J’ai raconté tout cela à Mounir, sans aborder les détails les plus troubles, et même à lui, qui était tout sauf religieux, j’ai réussi à transmettre un peu de l’énergie du Cheikh Nouredine, il avait hâte de le rencontrer. J’espérais secrètement que le but de son voyage était l’ouverture d’un bureau-librairie à Barcelone dont j’aurais pu m’occuper, comme à Tanger ; cela expliquerait pourquoi il avait repris contact. J’imaginais une petite boutique dans le Raval, avec des livres en espagnol, en arabe et pourquoi pas, en français — un miracle. Une librairie dont le fonds aurait été constitué majoritairement d’ouvrages venus d’Arabie, mais avec une ou deux étagères de polars et un rayon d’hommage à Casanova, enfin, un lieu qui me ressemblerait. Oui bien sûr, j’étais clandestin et recherché, mais dans mon rêve je me voyais inscrire ce petit business au nom de Judit et rester là, des années, dans l’odeur si particulière — encre, poussière, vieilles pensées — des bouquins, confiant dans le fait que la maréchaussée ne s’intéresse que peu à la chose écrite et, en général, laisse les libraires plutôt tranquilles, comme ici, aujourd’hui, on ne m’emmerde que très peu dans ma bibliothèque : c’est le seul espace de liberté du coin, où parfois même les matons viennent discuter le bout de gras. Peu de lecteurs, beaucoup de livres. Bien sûr notre taule est loin d’être la plus importante de toutes les centrales d’Espagne, mais c’est sans doute une des plus modernes ; autour de moi les chiens déambulent dans les couloirs.
La vie c’est la tombe, c’est la rue des Voleurs, Terminus Nord, une promesse sans objet, des mots vides.
L’arrivée du Cheikh Nouredine a coïncidé avec le diagnostic de la tumeur de Judit. Le médecin soupçonnait que les allergies, la sinusite ou Dieu sait quelle dépression pouvaient être les symptômes d’une affection plus grave ; ses parents avaient payé le scanner de leur poche pour éviter les lenteurs de la Sécurité sociale et le résultat était tombé, quelque chose grandissait sur le côté de son cerveau.

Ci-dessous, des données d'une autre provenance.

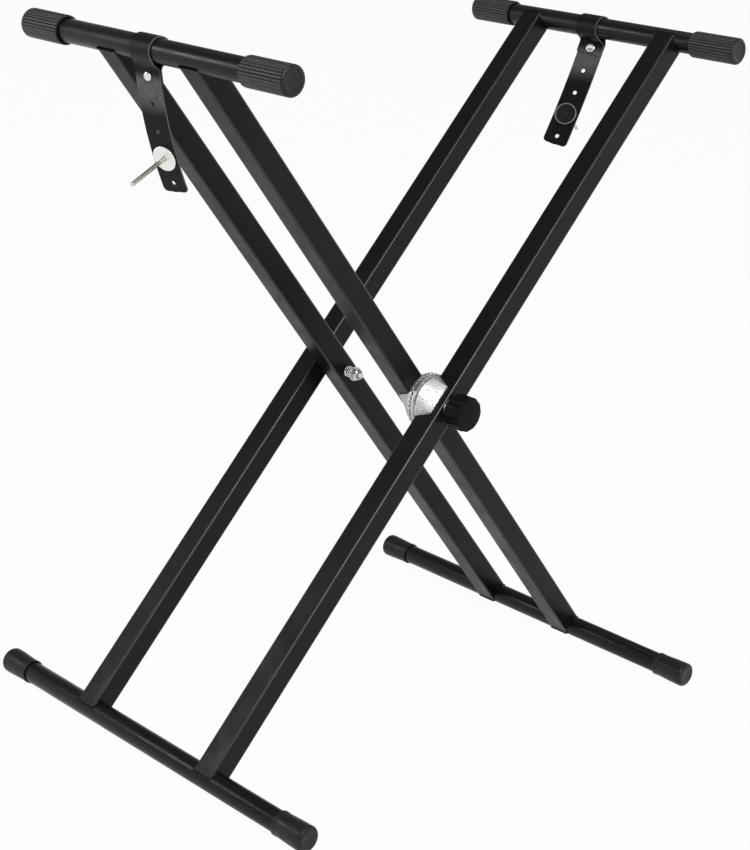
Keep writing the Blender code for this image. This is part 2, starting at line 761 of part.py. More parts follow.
def frame(prefix, leg_y, tilt, foot_x, top_x, finishes, parent):
    """Two legs welded to a foot bar and a top bar, with the four end caps."""
    paint = finishes["paint"]
    top_z = TOP_Z - PIVOT_Z
    foot_z = FOOT_BAR_Z - PIVOT_Z
    bar(prefix + "_top_bar", TOP_SPAN, TOP_CAP_END, paint, parent, (top_x, 0, top_z))
    bar(prefix + "_foot_bar", FOOT_SPAN, FOOT_CAP_END, paint, parent, (foot_x, 0, foot_z))
    for where, sign, turn in (("front", -1, FORWARD), ("rear", 1, REARWARD)):
        leg(f"{prefix}_{where}_leg", sign * leg_y, tilt, paint, parent)
        top_y = sign * (TOP_SPAN / 2 - TOP_CAP_LENGTH)
        foot_y = sign * (FOOT_SPAN / 2 - FOOT_CAP_LENGTH)
        top_cap(f"{prefix}_{where}_top_cap", finishes["cap"], parent, (top_x, top_y, top_z), turn)
        foot_cap(f"{prefix}_{where}_foot_cap", finishes["foot"], parent,
                 (foot_x, foot_y, foot_z), turn)


def front_pivot(finishes, root, carriage, knob_axis):
    """The gear bolt, drawn forward by the knob through the outer front leg."""
    seat = -INNER_BACK + FIT
    knob_back = -OUTER_FACE - 2 * FIT - WASHER_THICKNESS
    bolt_length = seat - knob_back + KNOB_NECK + KNOB_LENGTH - KNOB_BLIND - BOLT_TIP
    domed_bolt("gear_bolt", bolt_length, finishes["steel"], carriage, (0, seat, 0), FORWARD)
    washer("knob_washer", KNOB_WASHER_R, BOLT_HOLE_R, WASHER_THICKNESS, finishes["steel"], root,
           (0, -OUTER_FACE - FIT, 0), FORWARD)
    knob_body("lock_knob", finishes["knob"], knob_axis, (0, knob_back, 0), FORWARD)
    sleeve("knob_insert", INSERT_R, INSERT_LENGTH, finishes["brass"], knob_axis,
           (0, knob_back, 0), FORWARD)


def rear_pivot(finishes, root):
    """The rear bolt with the spring that pushes the inner frame back when the knob is loose."""
    steel = finishes["steel"]
    spring_y = INNER_BACK - FIT
    washer_y = spring_y - SPRING_LENGTH - FIT
    nut_y = washer_y - WASHER_THICKNESS - FIT
    bolt_seat = OUTER_FACE + FIT
    bolt_length = bolt_seat - nut_y + NUT_HEIGHT + BOLT_TIP
    domed_bolt("rear_bolt", bolt_length, steel, root, (0, bolt_seat, 0), FORWARD)
    coil_spring("rear_spring", finishes["spring"], root, (0, spring_y, 0), FORWARD)
    washer("rear_washer", WASHER_R, BOLT_HOLE_R, WASHER_THICKNESS, steel, root,
           (0, washer_y, 0), FORWARD)
    lock_nut("rear_nut", steel, root, (0, nut_y, 0), FORWARD)
    spacer_length = LEG_GAP - RELEASE_TRAVEL - 2 * FIT
    sleeve("rear_spacer", SPACER_R, spacer_length, finishes["knob"], root,
           (0, OUTER_BACK - FIT, 0), FORWARD)


def finishes_used():
    """The stand's materials, by the piece that each belongs to."""
    return {
        "paint": material("black_paint", (0.012, 0.012, 0.013), 0.38),
        "cap": material("ribbed_rubber", (0.016, 0.016, 0.016), 0.62),
        "foot": material("foot_rubber", (0.02, 0.02, 0.02), 0.55),
        "gear": material("cast_metal", (0.72, 0.72, 0.72), 0.42, 1.0),
        "steel": material("zinc_steel", (0.6, 0.6, 0.62), 0.3, 1.0),
        "spring": material("spring_steel", (0.65, 0.65, 0.64), 0.25, 1.0),
        "knob": material("knob_plastic", (0.015, 0.015, 0.015), 0.45),
        "brass": material("insert_brass", (0.7, 0.5, 0.2), 0.35, 1.0),
        "strap": material("strap_leather", (0.02, 0.02, 0.02), 0.5),
        "rivet": material("rivet_nickel", (0.8, 0.8, 0.78), 0.2, 1.0),
        "disc": material("screw_nickel", (0.6, 0.58, 0.5), 0.3, 1.0),
        "washer": material("washer_zinc", (0.85, 0.85, 0.85), 0.35, 0.6),
    }


def build():
    clear_scene()
    finishes = finishes_used()
    root = axis_empty("outer_frame", (0, 0, PIVOT_Z))
    carriage = axis_empty("release_carriage", (0, 0, 0), root)
    inner = axis_empty("inner_frame", (0, 0, 0), carriage)
    knob_axis = axis_empty("knob_axis", (0, 0, 0), root)
    frame("outer", OUTER_LEG_Y, LEG_TILT, -FOOT_X, TOP_X, finishes, root)
    frame("inner", INNER_LEG_Y, -LEG_TILT, FOOT_X, -TOP_X, finishes, inner)
    gear_half("outer_gear_half", -OUTER_BACK + FIT, 1, LEG_TILT, finishes["gear"], root)
    gear_half("inner_gear_half", -INNER_FACE - FIT, -1, -LEG_TILT, finishes["gear"], inner)
    front_pivot(finishes, root, carriage, knob_axis)
    rear_pivot(finishes, root)
    sides = (("left", -1, LEFT_STRAP_Y, inner), ("right", 1, RIGHT_STRAP_Y, root))
    for name, side, along, body in sides:
        bar_axis = axis_empty(name + "_strap_axis", (side * TOP_X, along, TOP_Z - PIVOT_Z), body)
        strap(name + "_strap", side, finishes["strap"], bar_axis)
        rivet(name + "_rivet", side, finishes["rivet"], bar_axis)
        clamp(name + "_clamp", side, finishes["disc"], finishes["washer"], bar_axis)


build()
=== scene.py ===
import json
from math import acos, atan2, copysign, cos, exp, pi, radians, sin, sqrt

import bmesh
import bpy
from mathutils import Matrix, Vector
from mathutils import noise as perlin
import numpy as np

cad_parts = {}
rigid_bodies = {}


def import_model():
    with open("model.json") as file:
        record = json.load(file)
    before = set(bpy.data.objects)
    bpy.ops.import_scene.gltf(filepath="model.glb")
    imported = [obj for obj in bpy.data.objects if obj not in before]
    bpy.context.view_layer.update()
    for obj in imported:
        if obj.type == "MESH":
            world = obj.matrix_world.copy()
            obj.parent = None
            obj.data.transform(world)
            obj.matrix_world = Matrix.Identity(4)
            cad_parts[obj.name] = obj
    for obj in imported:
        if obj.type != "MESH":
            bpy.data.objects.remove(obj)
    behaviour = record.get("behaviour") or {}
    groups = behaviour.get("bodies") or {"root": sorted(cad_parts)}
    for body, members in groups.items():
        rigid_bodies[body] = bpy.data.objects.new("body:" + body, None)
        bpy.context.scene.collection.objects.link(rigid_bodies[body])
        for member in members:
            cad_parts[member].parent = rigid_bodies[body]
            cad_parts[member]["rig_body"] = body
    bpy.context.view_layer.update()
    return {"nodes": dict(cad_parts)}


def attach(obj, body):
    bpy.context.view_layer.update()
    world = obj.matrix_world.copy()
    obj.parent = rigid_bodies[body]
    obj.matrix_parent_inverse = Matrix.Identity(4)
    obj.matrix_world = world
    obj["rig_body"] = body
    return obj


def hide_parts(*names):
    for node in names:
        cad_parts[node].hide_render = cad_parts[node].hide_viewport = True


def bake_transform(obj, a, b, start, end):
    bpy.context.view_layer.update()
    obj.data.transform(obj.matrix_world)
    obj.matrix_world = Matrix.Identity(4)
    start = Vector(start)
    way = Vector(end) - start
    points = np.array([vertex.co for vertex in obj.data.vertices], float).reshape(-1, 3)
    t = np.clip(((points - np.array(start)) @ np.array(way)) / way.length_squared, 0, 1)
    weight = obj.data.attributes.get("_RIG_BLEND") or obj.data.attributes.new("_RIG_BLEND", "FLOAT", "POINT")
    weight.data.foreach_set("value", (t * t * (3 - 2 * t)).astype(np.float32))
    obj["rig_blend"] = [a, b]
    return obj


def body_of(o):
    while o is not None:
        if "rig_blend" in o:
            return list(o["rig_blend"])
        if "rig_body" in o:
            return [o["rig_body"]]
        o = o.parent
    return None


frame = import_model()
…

Il fallait encore attendre pour savoir si cette “chose” était soignable, opérable, maligne, bénigne, s’il y avait un espoir ou si son
En rentrant je suis passé consulter Internet, j’ai regardé des dizaines de pages sur les tumeurs cérébrales, il y avait de tout, d’horribles descriptions de l’évolution des symptômes dans certains cas, de belles histoires de guérison dans d’autres, je me disais c’est impossible, Judit a vingt-trois ans, d’après telle statistique les cancers graves sont très rares à cet âge, c’est sûr, tout cela n’est qu’une fausse alerte, et j’étais tellement pris par cette errance macabre dans les descriptions des recoins de la mort que je suis arrivé en retard à mon rendez-vous avec Nouredine, près de la place de Catalogne, essoufflé, tendu, triste et inquiet.
Le Cheikh n’avait pas changé, il était attablé en terrasse devant un café, l’air noble, bien habillé ; un jeune type l’accompagnait, le crâne rasé, une barbe noire ; il s’est levé à mon approche et s’est jeté dans mes bras : Bassam, Bassam nom de Dieu, la joie m’a pris, Bassam, ça alors, Bassam, il m’a dit Lakhdar mon frère, m’a serré sur sa poitrine et pour un peu j’en oubliais de saluer Nouredine qui rigolait en voyant la chaleur de nos retrouvailles, j’ai dit Bassam mon vieux même ta mère ne te reconnaîtrait pas, il a répondu et toi avec tes cheveux blancs, on dirait que tu es devenu meunier. Ça fait du bien de te voir, merci à Dieu.